Money Management for College Students

Money-Management and the Liberal Arts

By Colleen Coleman

Career Services hosted a series of short workshops on career-related topics for students working or studying on campus last summer. At the first event in the Summer Series, Mr. Rich Moeggenberg, Director of Financial Aid, spoke to students about money-management. His goal was not so much to offer a how-to-budget tutorial as it was to encourage students to think about the importance of money-management in the context of a liberal arts education. With books to read, papers to write, and exams to study for, it too often becomes a topic of low-priority importance for students. Even if you have the time as a student to develop a budget, you might be putting off the task for the same reason you put off writing a paper or studying for an exam: it can be stressful.

Why, then, is it important to think about and practice money-management as a student of the liberal arts at Hillsdale College? Mr. Moeggenberg read aloud a passage from the College Mission Statement: Hillsdale seeks “to furnish all persons who wish….a literary, scientific, [and] theological education” and “to combine with this such moral and social instruction as will best develop the minds and improve the hearts of its pupils.”  “You are at Hillsdale to become good citizens, to become virtuous,” Mr. Moeggenberg explained, “and we are going to talk about how handling money fits into this.” He defined “virtue” as “a habitual and firm disposition to do the good.” The four cardinal virtues—prudence, temperance, justice, and fortitude—are those virtues which can be learned and can become habits by practice. He then encouraged the students to consider how practicing money-management and following a budget can be an exercise of the cardinal virtues. “Budgeting” often has a negative connotation; it makes us think of restraint or self-control and, maybe by extension, temperance. We know that we are being temperate when we live within our means. We know that we are being intemperate when we overspend. But there’s much more to wise, virtuous money-management than restraining yourself from overspending. What about the other cardinal virtues? Take justice, for example. When budgeting, when financial-planning, you should keep in mind that to be just you must “give to others their due.” Think about whom you owe, and what you owe to them. When budgeting or financial-planning with this in mind, you will be setting yourself up not only for success, but you will also be setting yourself up to be just. Next time you find yourself about to overspend, remember that what you are about to do might not only be intemperate, but unjust.

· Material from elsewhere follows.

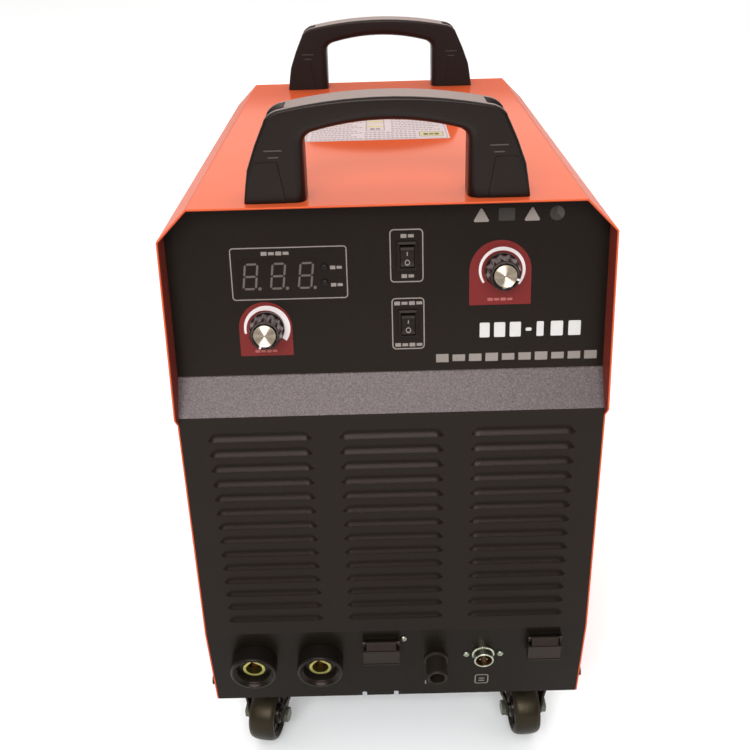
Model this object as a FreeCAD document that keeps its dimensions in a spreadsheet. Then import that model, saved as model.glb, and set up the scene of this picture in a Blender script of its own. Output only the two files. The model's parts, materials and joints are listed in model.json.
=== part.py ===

According to Mr. Moeggenberg, one of the worst things you can do as a student when it comes to money is to avoid making a budget. It is much simpler to create a budget now as a college student than it will be to financially plan as a graduate and independent adult. With greater independence comes greater responsibility. Financial-planning and money-management also bring opportunities to practice the cardinal virtues. If you are avoiding creating a budget, you are foregoing some of these opportunities. Why make a budget? “Develop a budget,” Mr. Moeggenberg closed, “to be a virtuous student and citizen.”